German media conglomerate

Heise Gruppe GmbH & Co. KG is a German media conglomerate headquartered in Hanover. It was founded in 1949 by Heinz Heise and is still family-owned. Its core business is directory media as well as general-interest and specialist media from the fields of computer technology, information technology and network culture. Another focus of its business activities is portals for price and product comparisons.

== History ==
In 1949, Heinz Heise founded the publishing house named after him in Hanover-Badenstedt. The company's first product was an address book for the town of Bünde, later joined by the telephone directory for Einbeck. Gradually, other cities and regions were added to the product range. In addition, Heise expanded the program to include non-fiction topics, such as manuals on law. By 1960, sales had risen to over one million marks.

In 1972, Heinz Heise handed over the management of the company to his son Christian. Under his leadership, a magazine for electronics and technology topics, was created. The first issue of the computer magazine c't appeared in 1983, followed by the professional magazine iX in 1988. Both publications are still around today. Later, the IT sector was further expanded with the acquisition of the Heidelberg-based Dpunkt Verlag.

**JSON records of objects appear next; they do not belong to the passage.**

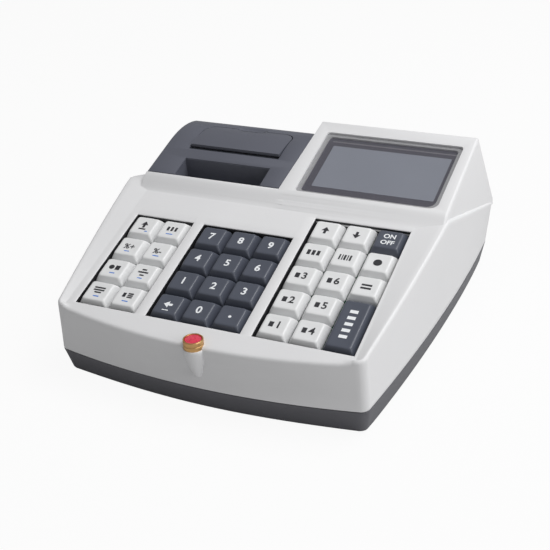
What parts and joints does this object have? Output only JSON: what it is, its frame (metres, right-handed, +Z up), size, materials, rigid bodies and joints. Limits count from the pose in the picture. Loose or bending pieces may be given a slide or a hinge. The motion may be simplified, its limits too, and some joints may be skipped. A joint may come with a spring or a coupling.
{
  "type": "ticket register",
  "caption": "Small electronic ticket register: wedge-shaped housing with a sloping keypad, a display pod, a receipt printer with a paper lid, and a dark base tray.",
  "frame": {"origin": "centre of the footprint, on the surface that the feet stand on", "axes": "+Z up, +Y from the user towards the back, +X to the user's right"},
  "size_m": [0.212, 0.2384, 0.1001],
  "materials": {
    "light_shell": "fine satin, moulded",
    "dark_shell": "fine satin, moulded",
    "light_key": "satin",
    "dark_key": "satin",
    "board_green": "solder mask",
    "black_rubber": "matte",
    "grey_rubber": "matte",
    "steel": "plain sheet and turned steel",
    "brass": "satin",
    "red_wax": "smooth sealing wax",
    "white_paper": "thermal paper, matte",
    "white_gear": "moulded",
    "smoked_lens": "clear, smoked",
    "lcd_grey": "unlit liquid crystal panel",
    "blue_wrap": "shrink wrap",
    "black_plastic": "moulded"
  },
  "bodies": {
    "register": {"upper_housing": "light_shell", "base_tray": "dark_shell", "printer_cover": "dark_shell", "tear_bar": "steel", "printer_frame": "steel", "print_head": "steel", "feed_motor": "steel", "display_window": "smoked_lens", "display_module": "lcd_grey", "keyboard_board": "board_green", "key_mat": "grey_rubber", "main_board": "board_green", "battery_pack": "blue_wrap", "seal_cup": "brass", "seal_wax": "red_wax", "foot_front_left": "black_rubber", "foot_rear_left": "black_rubber", "foot_front_right": "black_rubber", "foot_rear_right": "black_rubber", "rear_sockets": "black_plastic"},
    "platen": {"platen_roller": "black_rubber", "platen_shaft": "steel", "platen_gear": "white_gear"},
    "motor_gear": {"motor_gear": "brass"},
    "paper_roll": {"paper_roll": "white_paper"},
    "paper_lid": {"paper_lid": "dark_shell"},
    "key_function": {"key_function": "light_key"},
    "key_quantity": {"key_quantity": "light_key"},
    "key_price": {"key_price": "light_key"},
    "key_void": {"key_void": "light_key"},
    "key_percent_plus": {"key_percent_plus": "light_key"},
    "key_percent_minus": {"key_percent_minus": "light_key"},
    "key_feed": {"key_feed": "light_key"},
    "key_mode": {"key_mode": "light_key"},
    "key_clear": {"key_clear": "dark_key"},
    "key_0": {"key_0": "dark_key"},
    "key_point": {"key_point": "dark_key"},
    "key_1": {"key_1": "dark_key"},
    "key_2": {"key_2": "dark_key"},
    "key_3": {"key_3": "dark_key"},
    "key_4": {"key_4": "dark_key"},
    "key_5": {"key_5": "dark_key"},
    "key_6": {"key_6": "dark_key"},
    "key_7": {"key_7": "dark_key"},
    "key_8": {"key_8": "dark_key"},
    "key_9": {"key_9": "dark_key"},
    "key_d1": {"key_d1": "light_key"},
    "key_d4": {"key_d4": "light_key"},
    "key_total": {"key_total": "dark_key"},
    "key_d2": {"key_d2": "light_key"},
    "key_d5": {"key_d5": "light_key"},
    "key_d3": {"key_d3": "light_key"},
    "key_d6": {"key_d6": "light_key"},
    "key_subtotal": {"key_subtotal": "light_key"},
    "key_department": {"key_department": "light_key"},
    "key_lookup": {"key_lookup": "light_key"},
    "key_pay": {"key_pay": "light_key"},
    "key_up": {"key_up": "light_key"},
    "key_down": {"key_down": "light_key"},
    "key_power": {"key_power": "dark_key"}
  },
  "joints": [
    {"name": "platen_turn", "type": "hinge", "parent": "register", "child": "platen", "pos_m": [-0.0445, 0.01925, 0.065], "axis": [1, 0, 0], "continuous": true},
    {"name": "motor_turn", "type": "hinge", "parent": "register", "child": "motor_gear", "pos_m": [-0.07955, 0.01925, 0.0512], "axis": [1, 0, 0], "continuous": true},
    {"name": "roll_turn", "type": "hinge", "parent": "register", "child": "paper_roll", "pos_m": [-0.0445, 0.05005, 0.069], "axis": [1, 0, 0], "continuous": true},
    {"name": "lid_swing", "type": "hinge", "parent": "register", "child": "paper_lid", "pos_m": [-0.0445, 0.03625, 0.08633], "axis": [1, 0, 0], "range_deg": [0, 95]},
    {"name": "key_function_press", "type": "slide", "parent": "register", "child": "key_function", "axis": [0, 0.2756, -0.9613], "range_m": [0, 0.0025], "stiffness_N_per_m": 180, "springref_m": -0.001},
    {"name": "key_quantity_press", "type": "slide", "parent": "register", "child": "key_quantity", "axis": [0, 0.2756, -0.9613], "range_m": [0, 0.0025], "stiffness_N_per_m": 180, "springref_m": -0.001},
    {"name": "key_price_press", "type": "slide", "parent": "register", "child": "key_price", "axis": [0, 0.2756, -0.9613], "range_m": [0, 0.0025], "stiffness_N_per_m": 180, "springref_m": -0.001},
    {"name": "key_void_press", "type": "slide", "parent": "register", "child": "key_void", "axis": [0, 0.2756, -0.9613], "range_m": [0, 0.0025], "stiffness_N_per_m": 180, "springref_m": -0.001},
    {"name": "key_percent_plus_press", "type": "slide", "parent": "register", "child": "key_percent_plus", "axis": [0, 0.2756, -0.9613], "range_m": [0, 0.0025], "stiffness_N_per_m": 180, "springref_m": -0.001},
    {"name": "key_percent_minus_press", "type": "slide", "parent": "register", "child": "key_percent_minus", "axis": [0, 0.2756, -0.9613], "range_m": [0, 0.0025], "stiffness_N_per_m": 180, "springref_m": -0.001},
    {"name": "key_feed_press", "type": "slide", "parent": "register", "child": "key_feed", "axis": [0, 0.2756, -0.9613], "range_m": [0, 0.0025], "stiffness_N_per_m": 180, "springref_m": -0.001},
    {"name": "key_mode_press", "type": "slide", "parent": "register", "child": "key_mode", "axis": [0, 0.2756, -0.9613], "range_m": [0, 0.0025], "stiffness_N_per_m": 180, "springref_m": -0.001},
    {"name": "key_clear_press", "type": "slide", "parent": "register", "child": "key_clear", "axis": [0, 0.2756, -0.9613], "range_m": [0, 0.0025], "stiffness_N_per_m": 180, "springref_m": -0.001},
    {"name": "key_0_press", "type": "slide", "parent": "register", "child": "key_0", "axis": [0, 0.2756, -0.9613], "range_m": [0, 0.0025], "stiffness_N_per_m": 180, "springref_m": -0.001},
    {"name": "key_point_press", "type": "slide", "parent": "register", "child": "key_point", "axis": [0, 0.2756, -0.9613], "range_m": [0, 0.0025], "stiffness_N_per_m": 180, "springref_m": -0.001},
    {"name": "key_1_press", "type": "slide", "parent": "register", "child": "key_1", "axis": [0, 0.2756, -0.9613], "range_m": [0, 0.0025], "stiffness_N_per_m": 180, "springref_m": -0.001},
    {"name": "key_2_press", "type": "slide", "parent": "register", "child": "key_2", "axis": [0, 0.2756, -0.9613], "range_m": [0, 0.0025], "stiffness_N_per_m": 180, "springref_m": -0.001},
    {"name": "key_3_press", "type": "slide", "parent": "register", "child": "key_3", "axis": [0, 0.2756, -0.9613], "range_m": [0, 0.0025], "stiffness_N_per_m": 180, "springref_m": -0.001},
    {"name": "key_4_press", "type": "slide", "parent": "register", "child": "key_4", "axis": [0, 0.2756, -0.9613], "range_m": [0, 0.0025], "stiffness_N_per_m": 180, "springref_m": -0.001},
    {"name": "key_5_press", "type": "slide", "parent": "register", "child": "key_5", "axis": [0, 0.2756, -0.9613], "range_m": [0, 0.0025], "stiffness_N_per_m": 180, "springref_m": -0.001},
    {"name": "key_6_press", "type": "slide", "parent": "register", "child": "key_6", "axis": [0, 0.2756, -0.9613], "range_m": [0, 0.0025], "stiffness_N_per_m": 180, "springref_m": -0.001},
    {"name": "key_7_press", "type": "slide", "parent": "register", "child": "key_7", "axis": [0, 0.2756, -0.9613], "range_m": [0, 0.0025], "stiffness_N_per_m": 180, "springref_m": -0.001},
    {"name": "key_8_press", "type": "slide", "parent": "register", "child": "key_8", "axis": [0, 0.2756, -0.9613], "range_m": [0, 0.0025], "stiffness_N_per_m": 180, "springref_m": -0.001},
    {"name": "key_9_press", "type": "slide", "parent": "register", "child": "key_9", "axis": [0, 0.2756, -0.9613], "range_m": [0, 0.0025], "stiffness_N_per_m": 180, "springref_m": -0.001},
    {"name": "key_d1_press", "type": "slide", "parent": "register", "child": "key_d1", "axis": [0, 0.2756, -0.9613], "range_m": [0, 0.0025], "stiffness_N_per_m": 180, "springref_m": -0.001},
    {"name": "key_d4_press", "type": "slide", "parent": "register", "child": "key_d4", "axis": [0, 0.2756, -0.9613], "range_m": [0, 0.0025], "stiffness_N_per_m": 180, "springref_m": -0.001},
    {"name": "key_total_press", "type": "slide", "parent": "register", "child": "key_total", "axis": [0, 0.2756, -0.9613], "range_m": [0, 0.0025], "stiffness_N_per_m": 180, "springref_m": -0.001},
    {"name": "key_d2_press", "type": "slide", "parent": "register", "child": "key_d2", "axis": [0, 0.2756, -0.9613], "range_m": [0, 0.0025], "stiffness_N_per_m": 180, "springref_m": -0.001},
    {"name": "key_d5_press", "type": "slide", "parent": "register", "child": "key_d5", "axis": [0, 0.2756, -0.9613], "range_m": [0, 0.0025], "stiffness_N_per_m": 180, "springref_m": -0.001},
    {"name": "key_d3_press", "type": "slide", "parent": "register", "child": "key_d3", "axis": [0, 0.2756, -0.9613], "range_m": [0, 0.0025], "stiffness_N_per_m": 180, "springref_m": -0.001},
    {"name": "key_d6_press", "type": "slide", "parent": "register", "child": "key_d6", "axis": [0, 0.2756, -0.9613], "range_m": [0, 0.0025], "stiffness_N_per_m": 180, "springref_m": -0.001},
    {"name": "key_subtotal_press", "type": "slide", "parent": "register", "child": "key_subtotal", "axis": [0, 0.2756, -0.9613], "range_m": [0, 0.0025], "stiffness_N_per_m": 180, "springref_m": -0.001},
    {"name": "key_department_press", "type": "slide", "parent": "register", "child": "key_department", "axis": [0, 0.2756, -0.9613], "range_m": [0, 0.0025], "stiffness_N_per_m": 180, "springref_m": -0.001},
    {"name": "key_lookup_press", "type": "slide", "parent": "register", "child": "key_lookup", "axis": [0, 0.2756, -0.9613], "range_m": [0, 0.0025], "stiffness_N_per_m": 180, "springref_m": -0.001},
    {"name": "key_pay_press", "type": "slide", "parent": "register", "child": "key_pay", "axis": [0, 0.2756, -0.9613], "range_m": [0, 0.0025], "stiffness_N_per_m": 180, "springref_m": -0.001},
    {"name": "key_up_press", "type": "slide", "parent": "register", "child": "key_up", "axis": [0, 0.2756, -0.9613], "range_m": [0, 0.0025], "stiffness_N_per_m": 180, "springref_m": -0.001},
    {"name": "key_down_press", "type": "slide", "parent": "register", "child": "key_down", "axis": [0, 0.2756, -0.9613], "range_m": [0, 0.0025], "stiffness_N_per_m": 180, "springref_m": -0.001},
    {"name": "key_power_press", "type": "slide", "parent": "register", "child": "key_power", "axis": [0, 0.2756, -0.9613], "range_m": [0, 0.0025], "stiffness_N_per_m": 180, "springref_m": -0.001}
  ],
  "couplings": [
    {"joint": "motor_turn", "follows": "platen_turn", "ratio": -2.4},
    {"joint": "roll_turn", "follows": "platen_turn", "ratio": 0.37931}
  ]
}
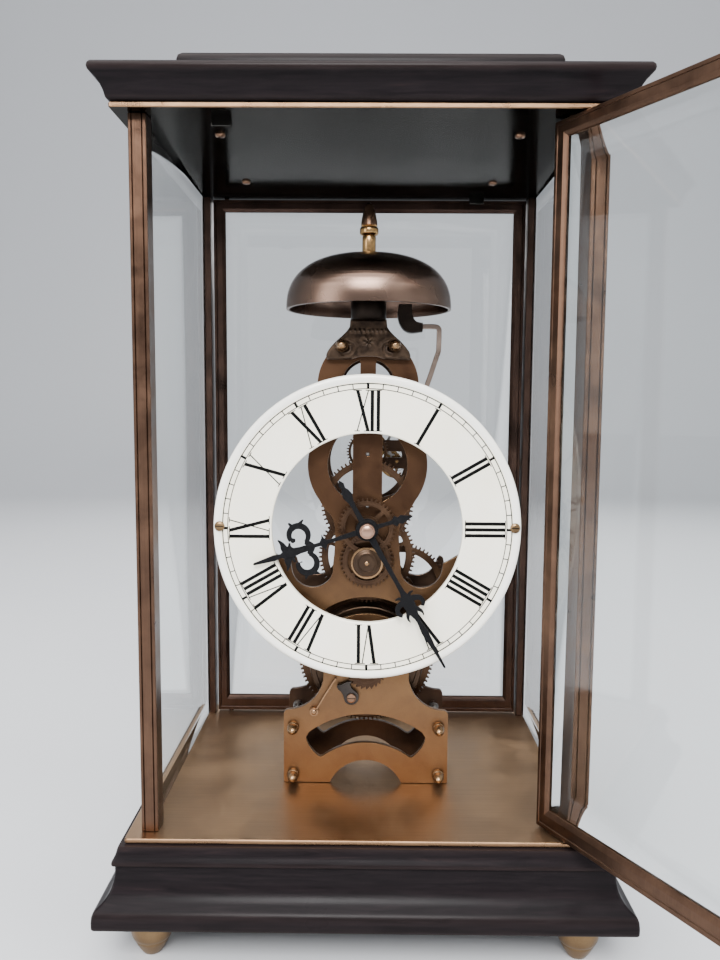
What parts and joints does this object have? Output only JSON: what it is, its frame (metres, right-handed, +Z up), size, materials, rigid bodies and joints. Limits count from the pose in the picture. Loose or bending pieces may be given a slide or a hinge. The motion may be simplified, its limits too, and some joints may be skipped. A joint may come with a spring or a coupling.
{
  "type": "skeleton clock in a four-glass case",
  "caption": "Skeleton clock in a four-glass case: hinged front and rear doors, open movement, enamel chapter ring, hands, bell with hammer and a geared train.",
  "frame": {"origin": "centre of the wooden base's underside; the feet reach below it", "axes": "+X to the right of someone facing the dial, +Y from the front to the back, +Z up"},
  "size_m": [0.2864, 0.3065, 0.3817],
  "materials": {
    "black_wood": "black polished, slightly worn",
    "bronze": "dark copper-coloured, satin",
    "dark_bronze": "dark, satin",
    "plate_bronze": "polished, copper tone at the edges",
    "movement_brass": "aged, brushed",
    "brass": "polished",
    "bell_bronze": "turned, fine rings",
    "enamel": "glossy vitreous enamel with black numerals",
    "hand_black": "satin black",
    "steel": "satin",
    "glass": "clear, bevelled borders"
  },
  "bodies": {
    "case": {"base": "black_wood", "cornice": "black_wood", "foot_front_left": "brass", "foot_front_right": "brass", "foot_rear_left": "brass", "foot_rear_right": "brass", "floor_plate": "plate_bronze", "ceiling_plate": "plate_bronze", "post_front_left": "bronze", "post_front_right": "bronze", "post_rear_left": "bronze", "post_rear_right": "bronze", "side_glass_left": "glass", "side_glass_right": "glass", "front_plate": "movement_brass", "rear_plate": "dark_bronze", "pillar_upper_left": "steel", "pillar_upper_right": "steel", "pillar_lower_left": "steel", "pillar_lower_right": "steel", "nut_upper_left": "brass", "nut_upper_right": "brass", "nut_lower_left": "brass", "nut_lower_right": "brass", "bracket_bolt_left": "brass", "bracket_bolt_right": "brass", "bell_bracket": "dark_bronze", "bell": "bell_bronze", "bell_finial": "brass", "dial": "enamel", "dial_screw_left": "bronze", "dial_screw_right": "bronze", "click_screw": "steel", "click_spring": "steel", "balance_cock": "brass"},
    "front_door": {"front_door_frame": "bronze", "front_door_glass": "glass", "front_door_knob": "brass"},
    "rear_door": {"rear_door_frame": "bronze", "rear_door_glass": "glass", "rear_door_knob": "brass"},
    "centre": {"centre_wheel": "movement_brass"},
    "barrel": {"great_wheel": "movement_brass", "barrel_drum": "movement_brass", "mainspring": "steel"},
    "winding": {"winding_arbor": "steel"},
    "ratchet_click": {"click": "steel"},
    "intermediate": {"intermediate_wheel": "movement_brass"},
    "third": {"third_wheel": "movement_brass"},
    "fourth": {"fourth_wheel": "movement_brass"},
    "escape": {"escape_wheel": "brass"},
    "pallets": {"pallet_lever": "steel"},
    "balance": {"balance_wheel": "brass", "hairspring": "steel"},
    "minute": {"minute_hand": "hand_black", "cannon_pinion": "steel", "hand_nut": "brass"},
    "hour": {"hour_hand": "hand_black", "hour_wheel": "movement_brass"},
    "bell_hammer": {"hammer": "bronze"}
  },
  "joints": [
    {"name": "front_door_hinge", "type": "hinge", "parent": "case", "child": "front_door", "pos_m": [0.0805, -0.069, 0.183], "axis": [0, 0, 1], "range_deg": [-119.5, 18]},
    {"name": "rear_door_hinge", "type": "hinge", "parent": "case", "child": "rear_door", "pos_m": [-0.0805, 0.069, 0.183], "axis": [0, 0, 1], "range_deg": [0, 140]},
    {"name": "centre_spin", "type": "hinge", "parent": "case", "child": "centre", "pos_m": [0, -0.01, 0.1437], "axis": [0, 1, 0], "continuous": true},
    {"name": "barrel_spin", "type": "hinge", "parent": "case", "child": "barrel", "pos_m": [0, -0.01, 0.0913], "axis": [0, 1, 0], "continuous": true},
    {"name": "winding_spin", "type": "hinge", "parent": "case", "child": "winding", "pos_m": [0, -0.01, 0.0913], "axis": [0, 1, 0], "continuous": true},
    {"name": "click_pivot", "type": "hinge", "parent": "case", "child": "ratchet_click", "pos_m": [-0.007, -0.0262, 0.0776], "axis": [0, 1, 0], "range_deg": [-12, 0]},
    {"name": "intermediate_spin", "type": "hinge", "parent": "case", "child": "intermediate", "pos_m": [0.01764, -0.01, 0.12473], "axis": [0, 1, 0], "continuous": true},
    {"name": "third_spin", "type": "hinge", "parent": "case", "child": "third", "pos_m": [0, -0.01, 0.1696], "axis": [0, 1, 0], "continuous": true},
    {"name": "fourth_spin", "type": "hinge", "parent": "case", "child": "fourth", "pos_m": [0, -0.01, 0.1941], "axis": [0, 1, 0], "continuous": true},
    {"name": "escape_spin", "type": "hinge", "parent": "case", "child": "escape", "pos_m": [0, -0.01, 0.2061], "axis": [0, 1, 0], "continuous": true},
    {"name": "pallet_pivot", "type": "hinge", "parent": "case", "child": "pallets", "pos_m": [0.00848, 0.0096, 0.19599], "axis": [0, 1, 0], "range_deg": [-5, 5]},
    {"name": "balance_spin", "type": "hinge", "parent": "case", "child": "balance", "pos_m": [0.01478, 0.0122, 0.18848], "axis": [0, 1, 0], "range_deg": [-150, 150]},
    {"name": "minute_spin", "type": "hinge", "parent": "case", "child": "minute", "pos_m": [0, -0.03, 0.1602], "axis": [0, 1, 0], "continuous": true},
    {"name": "hour_spin", "type": "hinge", "parent": "case", "child": "hour", "pos_m": [0, -0.03, 0.1602], "axis": [0, 1, 0], "continuous": true},
    {"name": "hammer_pivot", "type": "hinge", "parent": "case", "child": "bell_hammer", "pos_m": [0.017, -0.016, 0.214], "axis": [0, 1, 0], "range_deg": [-3, 8]}
  ],
  "couplings": [
    {"joint": "barrel_spin", "follows": "centre_spin", "ratio": 0.019531},
    {"joint": "intermediate_spin", "follows": "centre_spin", "ratio": -0.15625},
    {"joint": "third_spin", "follows": "centre_spin", "ratio": -8.25},
    {"joint": "fourth_spin", "follows": "centre_spin", "ratio": 63.938},
    {"joint": "escape_spin", "follows": "centre_spin", "ratio": -319.69},
    {"joint": "minute_spin", "follows": "centre_spin", "ratio": -3},
    {"joint": "hour_spin", "follows": "centre_spin", "ratio": -0.25}
  ]
}
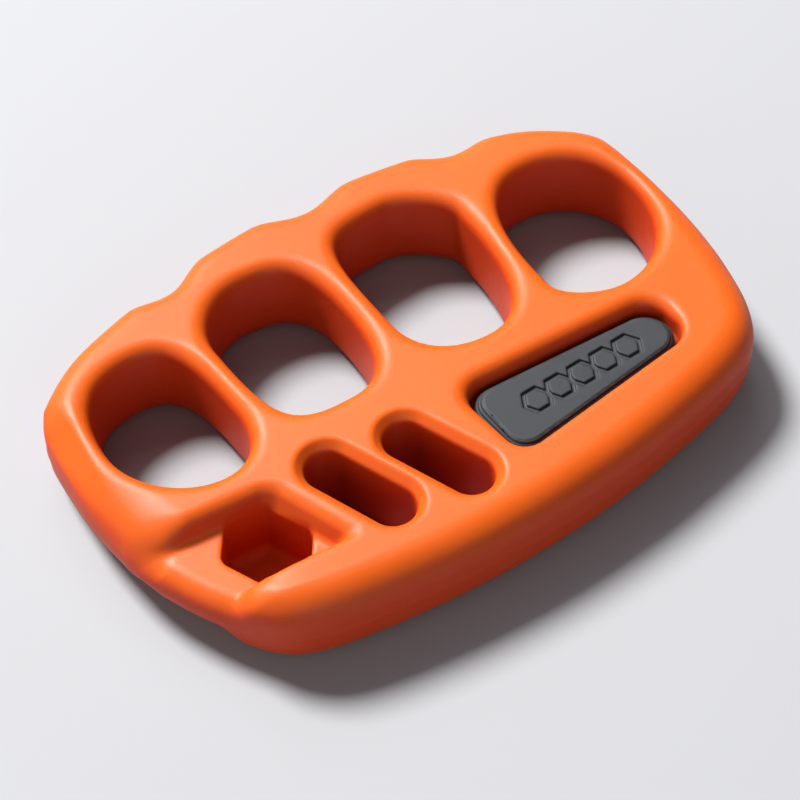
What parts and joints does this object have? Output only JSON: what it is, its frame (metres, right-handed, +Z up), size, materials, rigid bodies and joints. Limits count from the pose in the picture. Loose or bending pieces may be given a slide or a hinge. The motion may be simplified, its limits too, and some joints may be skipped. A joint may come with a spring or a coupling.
{
  "type": "four-finger grip exerciser",
  "caption": "Flat moulded grip body with a row of rounded finger holes, slanted slots, a groove with a hexagonal socket and a tapered soft insert on each face.",
  "frame": {"origin": "under the middle of the object, on the surface that it lies on", "axes": "+X along the row of finger holes towards the end with the tapered inserts, +Y away from the palm, +Z up through the thickness"},
  "size_m": [0.1148, 0.0779, 0.016],
  "materials": {
    "orange_polymer": "satin moulded polymer",
    "charcoal_rubber": "fine matte grain",
    "clear_adhesive": "thin adhesive film"
  },
  "bodies": {
    "root": {"grip_body": "orange_polymer", "front_bond": "clear_adhesive", "front_insert": "charcoal_rubber", "rear_bond": "clear_adhesive", "rear_insert": "charcoal_rubber"}
  },
  "joints": []
}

After the fall of the Berlin Wall, Heise expanded into the states of the former Eastern Bloc. In 1992, the company took over the long-established Hinstorff publishing house in Rostock. Having previously invested in regional radio stations, Heise participated in the founding of Radio 21, a private radio station in Lower Saxony, in year 2000. Additionally, Heise invested in digital business models with partner publishers: Das Örtliche and Das Telefonbuch appeared online for the first time. The news portal heise.de was created and supplemented by Telepolis and other channels. The MIT magazine Technology Review, whose German-language version has been published by Heise since 2003, was widely recognized.

In recent years, price comparison portals have taken on greater importance at Heise. The company has stakes in billiger.de, guenstiger.de and geizhals.at.

== Publications ==
Heise publishes Das Örtliche and Das Telefonbuch as well as the Gelbe Seiten in joint editorial and publishing partnership with Deutsche Tele Medien. The media are published in printed form, as a web application and for mobile devices. In addition to a simple entry, Heise offers small and medium-sized companies a wide range of online marketing services.

The IT news portal heise.de is leading in German-speaking countries. It also includes the media brands c't, iX, Make, Mac & i, Technology Review, heise Autos, TechStage and Telepolis. The company uses the brands both online and for magazines, as well as for events, especially congresses, conferences, seminars and workshops, including Heise Academy.